## Aim
Begin at the line containing "Model this object" and stop at the line containing "flange_d = 80.0"; copy those lines exactly, ends included, and nothing else.

Data entries:
▬▬▬▬▬▬
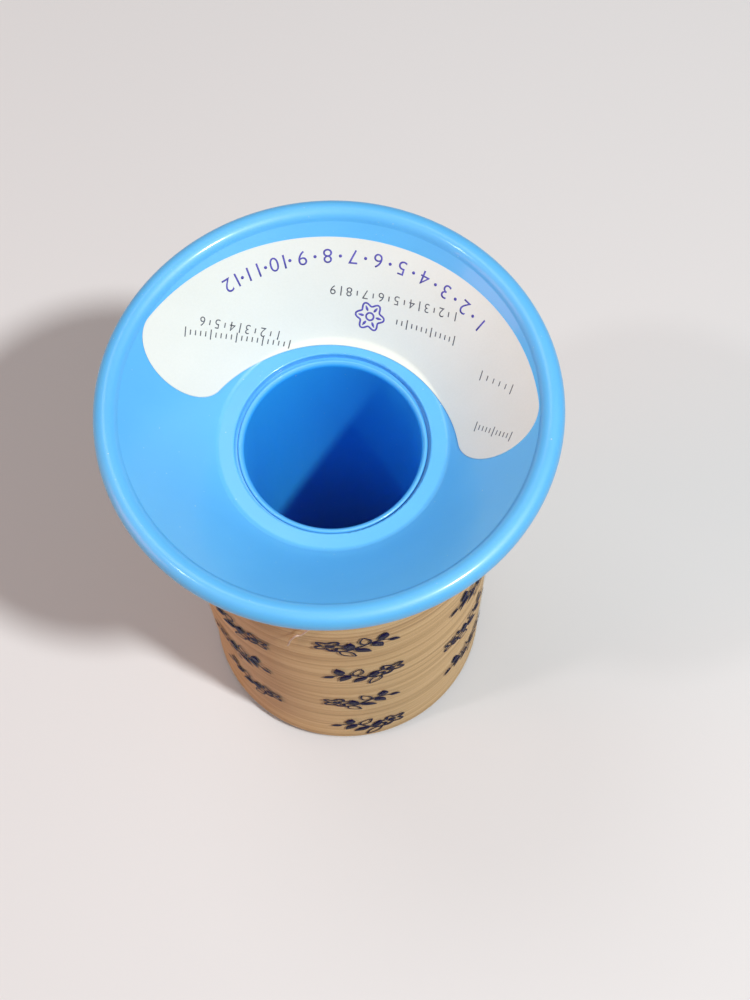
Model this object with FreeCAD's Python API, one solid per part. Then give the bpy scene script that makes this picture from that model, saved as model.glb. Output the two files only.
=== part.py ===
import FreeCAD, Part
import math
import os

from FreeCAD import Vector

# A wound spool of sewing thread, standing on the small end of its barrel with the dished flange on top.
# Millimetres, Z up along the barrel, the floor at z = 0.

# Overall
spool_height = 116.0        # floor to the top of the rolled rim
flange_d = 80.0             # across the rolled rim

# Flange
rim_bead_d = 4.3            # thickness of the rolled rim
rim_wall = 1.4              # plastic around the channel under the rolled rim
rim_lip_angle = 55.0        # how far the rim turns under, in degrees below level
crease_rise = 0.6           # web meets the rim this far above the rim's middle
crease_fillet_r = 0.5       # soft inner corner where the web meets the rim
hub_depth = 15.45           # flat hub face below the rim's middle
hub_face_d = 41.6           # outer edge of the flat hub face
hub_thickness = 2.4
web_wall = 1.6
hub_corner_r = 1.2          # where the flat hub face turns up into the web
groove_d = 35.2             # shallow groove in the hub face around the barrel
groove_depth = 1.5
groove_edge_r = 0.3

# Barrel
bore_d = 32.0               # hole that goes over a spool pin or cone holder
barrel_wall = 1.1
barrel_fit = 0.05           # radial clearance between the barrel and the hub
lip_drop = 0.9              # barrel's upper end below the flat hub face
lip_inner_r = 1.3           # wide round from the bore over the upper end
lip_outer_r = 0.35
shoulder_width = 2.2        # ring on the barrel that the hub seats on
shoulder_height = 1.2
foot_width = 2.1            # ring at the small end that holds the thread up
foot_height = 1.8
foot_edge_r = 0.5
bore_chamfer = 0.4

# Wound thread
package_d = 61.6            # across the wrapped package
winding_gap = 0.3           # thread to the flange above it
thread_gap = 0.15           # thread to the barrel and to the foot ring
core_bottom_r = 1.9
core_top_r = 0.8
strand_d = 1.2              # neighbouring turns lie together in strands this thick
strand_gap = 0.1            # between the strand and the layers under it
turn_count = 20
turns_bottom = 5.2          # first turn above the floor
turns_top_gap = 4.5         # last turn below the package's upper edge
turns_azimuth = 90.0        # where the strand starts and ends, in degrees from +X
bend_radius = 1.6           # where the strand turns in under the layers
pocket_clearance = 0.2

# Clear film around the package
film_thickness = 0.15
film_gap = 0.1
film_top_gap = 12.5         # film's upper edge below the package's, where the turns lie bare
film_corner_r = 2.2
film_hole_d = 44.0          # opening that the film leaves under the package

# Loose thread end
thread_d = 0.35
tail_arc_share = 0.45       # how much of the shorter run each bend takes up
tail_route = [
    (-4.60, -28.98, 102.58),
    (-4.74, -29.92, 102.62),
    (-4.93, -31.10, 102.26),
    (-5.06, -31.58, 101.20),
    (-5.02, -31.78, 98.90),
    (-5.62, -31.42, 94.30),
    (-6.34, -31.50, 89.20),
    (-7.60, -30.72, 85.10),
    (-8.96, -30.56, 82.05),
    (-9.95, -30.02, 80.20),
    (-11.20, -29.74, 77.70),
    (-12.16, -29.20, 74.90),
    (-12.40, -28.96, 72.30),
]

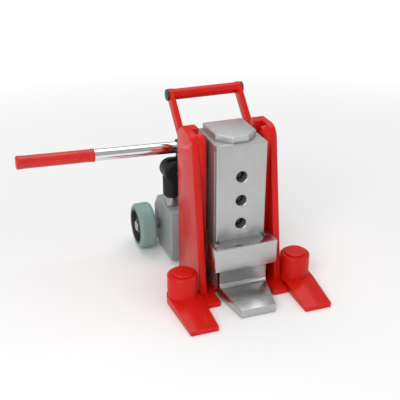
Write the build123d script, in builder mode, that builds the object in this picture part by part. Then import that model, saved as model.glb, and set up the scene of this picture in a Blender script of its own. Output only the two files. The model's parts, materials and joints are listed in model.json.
▬▬▬▬▬▬
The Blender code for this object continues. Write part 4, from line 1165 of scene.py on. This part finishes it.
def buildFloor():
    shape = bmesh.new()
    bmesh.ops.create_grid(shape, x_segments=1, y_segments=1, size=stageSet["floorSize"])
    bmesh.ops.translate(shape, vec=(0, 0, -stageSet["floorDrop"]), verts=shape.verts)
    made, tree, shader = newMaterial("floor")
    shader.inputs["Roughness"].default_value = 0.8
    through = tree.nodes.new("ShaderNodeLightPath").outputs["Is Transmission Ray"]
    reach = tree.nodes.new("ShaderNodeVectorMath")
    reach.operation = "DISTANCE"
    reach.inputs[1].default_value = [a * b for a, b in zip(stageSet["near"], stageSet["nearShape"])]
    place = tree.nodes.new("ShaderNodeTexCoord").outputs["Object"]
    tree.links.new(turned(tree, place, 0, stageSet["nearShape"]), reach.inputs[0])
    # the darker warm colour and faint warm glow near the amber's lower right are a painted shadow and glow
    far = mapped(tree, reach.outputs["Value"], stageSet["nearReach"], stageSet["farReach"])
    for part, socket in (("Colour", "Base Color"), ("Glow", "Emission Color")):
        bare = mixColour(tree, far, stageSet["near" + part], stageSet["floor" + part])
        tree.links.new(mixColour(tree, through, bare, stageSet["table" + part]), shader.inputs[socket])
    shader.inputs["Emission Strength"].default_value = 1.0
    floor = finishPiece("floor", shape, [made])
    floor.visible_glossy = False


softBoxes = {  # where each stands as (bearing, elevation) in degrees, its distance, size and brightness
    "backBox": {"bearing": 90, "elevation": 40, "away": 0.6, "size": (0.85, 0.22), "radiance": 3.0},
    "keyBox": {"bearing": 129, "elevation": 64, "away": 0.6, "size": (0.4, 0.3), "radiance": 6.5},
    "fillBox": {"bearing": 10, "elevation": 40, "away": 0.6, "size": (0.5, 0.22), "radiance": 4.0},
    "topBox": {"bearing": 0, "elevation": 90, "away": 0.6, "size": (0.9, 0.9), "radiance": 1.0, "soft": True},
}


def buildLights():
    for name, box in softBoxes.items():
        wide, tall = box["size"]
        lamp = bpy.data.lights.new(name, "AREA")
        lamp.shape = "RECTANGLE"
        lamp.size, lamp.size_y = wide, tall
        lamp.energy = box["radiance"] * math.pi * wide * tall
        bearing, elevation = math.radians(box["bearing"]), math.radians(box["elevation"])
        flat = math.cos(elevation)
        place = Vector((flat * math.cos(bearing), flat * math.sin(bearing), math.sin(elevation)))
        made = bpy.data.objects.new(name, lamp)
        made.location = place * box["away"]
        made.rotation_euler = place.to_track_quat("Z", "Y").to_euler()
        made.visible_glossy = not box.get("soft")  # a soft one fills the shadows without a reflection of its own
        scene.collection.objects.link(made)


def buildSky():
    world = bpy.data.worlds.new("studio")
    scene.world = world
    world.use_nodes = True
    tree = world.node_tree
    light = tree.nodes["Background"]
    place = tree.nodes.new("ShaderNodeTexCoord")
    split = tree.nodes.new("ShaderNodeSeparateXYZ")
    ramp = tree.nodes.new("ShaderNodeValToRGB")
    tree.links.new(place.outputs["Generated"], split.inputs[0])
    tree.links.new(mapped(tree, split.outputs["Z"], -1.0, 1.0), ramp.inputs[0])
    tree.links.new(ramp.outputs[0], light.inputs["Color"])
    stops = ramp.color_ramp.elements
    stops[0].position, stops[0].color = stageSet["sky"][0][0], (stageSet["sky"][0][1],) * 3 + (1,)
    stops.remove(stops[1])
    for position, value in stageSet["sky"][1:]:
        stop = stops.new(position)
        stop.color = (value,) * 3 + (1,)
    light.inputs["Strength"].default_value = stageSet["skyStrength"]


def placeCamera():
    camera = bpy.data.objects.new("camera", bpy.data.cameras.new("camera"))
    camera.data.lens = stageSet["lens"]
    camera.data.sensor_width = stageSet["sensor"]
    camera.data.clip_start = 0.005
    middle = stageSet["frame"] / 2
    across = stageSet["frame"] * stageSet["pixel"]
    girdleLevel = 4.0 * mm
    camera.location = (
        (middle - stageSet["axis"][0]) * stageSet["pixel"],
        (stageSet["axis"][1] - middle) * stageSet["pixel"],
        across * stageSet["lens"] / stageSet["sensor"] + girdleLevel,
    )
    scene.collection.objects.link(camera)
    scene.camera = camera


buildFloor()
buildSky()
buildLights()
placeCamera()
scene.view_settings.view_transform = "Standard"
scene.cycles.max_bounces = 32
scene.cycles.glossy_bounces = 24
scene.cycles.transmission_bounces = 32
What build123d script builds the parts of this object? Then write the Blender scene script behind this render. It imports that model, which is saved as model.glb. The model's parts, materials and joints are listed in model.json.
▬▬▬▬▬▬
## Output for this task
Model this object with FreeCAD's Python API, one solid per part. Then give the bpy scene script that makes this picture from that model, saved as model.glb. Output the two files only.
=== part.py ===
import FreeCAD, Part
import math
import os

from FreeCAD import Vector

# A wound spool of sewing thread, standing on the small end of its barrel with the dished flange on top.
# Millimetres, Z up along the barrel, the floor at z = 0.

# Overall
spool_height = 116.0        # floor to the top of the rolled rim
flange_d = 80.0             # across the rolled rim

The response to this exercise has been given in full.